Part of the Food Policy Snapshot Series
Community Dining Rooms Program, Mexico City
Mexico City, Mexico
Population: 21.3 million (Metropolitan area)
In 2009, Mexico City’s local government created the Community Dining Rooms Program, which set out a plan to establish communal eating spaces in the city’s most marginalized communities. The program is part of the city’s overall goal to secure the Right to Food for all people. The program brings together stakeholders from various fields including the government, civil society, academia, the private sector, and the community.
There are now almost 300 community dining rooms serving over 33,500 meals daily. These meals, called comida economica, or “economic food,” generally consist of rice, beans, and meat with vegetables. One plate costs 10 pesos, or just over 50 cents USD.
Progress to date:
The program has been very successful and has received international acclaim. In 2016, Mexico City won the Milan Pact Awards, which was created to celebrate and promote best practices in international food policy.
New community dining rooms are being built all the time. The city’s ultimate goal is to have 500 community dining rooms serving around 50,000 people every day.
The program began in 2009 and continues to grow. It is now one of many programs under the larger municipal policy called Equality and Social Inclusion for Human Development (2013-2018).
Food policy categories:
Social and Economic Equity
Collaboration for Effective Action
The overall goal is to ensure that everyone, regardless of income level or social standing, has access to healthy food.
Specific goals include:
- To promote gender and social equality, social cohesion, solidarity, and citizen participation in guaranteeing the Right to Food.
- To support local economies by making quality, affordable food accessible to everyone.

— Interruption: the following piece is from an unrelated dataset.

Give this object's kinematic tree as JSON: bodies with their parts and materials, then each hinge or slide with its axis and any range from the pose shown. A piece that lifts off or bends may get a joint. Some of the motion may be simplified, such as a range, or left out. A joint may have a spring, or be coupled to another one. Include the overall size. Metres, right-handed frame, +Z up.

- To promote a healthy and safe food culture to improve eating habits.
How it works:
Civil society groups or community organizations that want to set up community dining rooms must first go through an application process with the local government. Once approved, staff is hired from the local community and trained according to the rules established by the program. The government then provides much of the basic equipment to furnish the restaurant’s kitchen and dining area as well as non-perishable goods and technical and administrative support.
The civil society groups and their staff are responsible for operating the dining rooms day to day, but they must follow strict guidelines established by the government and are subject to frequent inspections in order to make sure that the dining rooms are operating cleanly, efficiently, and ethically.
The local government has also published a cookbook containing over 200 recipes. The book was developed in association with nutrition experts to provide a healthy and varied diet, with each meal containing between 600 and 800 calories.
Each plate costs 10 pesos, or a little over 50 cents USD, and is available to the general public. There are no strings attached or means testing involved. Government subsidies prevent the dining rooms from operating at a loss.
Why it is important:
The government of Mexico City developed its Community Dining Rooms Program in the wake of the 2008 global financial crisis, which reduced the purchasing power of people across income levels. Since the crisis, incomes have remained unstable. According to the World Bank, GDP per capita in Mexico has dropped from $9,689 in 2008 to $8,201 in 2016. Meanwhile, food prices have gone up 23.2% over the last ten years, with some food prices rising dramatically, including eggs (150%) and beef (89.1%).
Despite rising food costs, obesity in Mexico continues to surge. Mexico now has the second largest percentage of obese people among OECD countries, only surpassed by the United States. In fact, a study from the Universidad Autónoma Metropolitana Unidad Xochimilco found a link between food insecurity and obesity among Mexican school children. The authors of the study conclude that it’s probable that food insecure families are more likely to buy low-cost high-energy processed foods like chips, candy, and soda rather than more healthy options like fruits and vegetables.
Community dining rooms provide affordable meals made from whole foods that satisfy both the economic and nutritional needs of Mexico City’s most marginalized communities.
The Community Dining Room Evaluation Committee consists of members from several municipal government departments. It is responsible for ensuring that dining rooms follow the guidelines established by the program and consistently serve quality, hygienic, and healthy food.
Point of Contact:
Secretary of Social Development
Subsidized food programs for disadvantaged members of society are common throughout the world, from SNAP in the US to the Raskin Program in Indonesia, which provides the poor with rice below the market price. Nonprofits also commonly provide free or reduced-price meals thanks to government subsidies and tax breaks. However, Mexico City’s Community Dining Rooms Program is fairly unique in the way that it invites community engagement and involves stakeholders from both the private and public sector.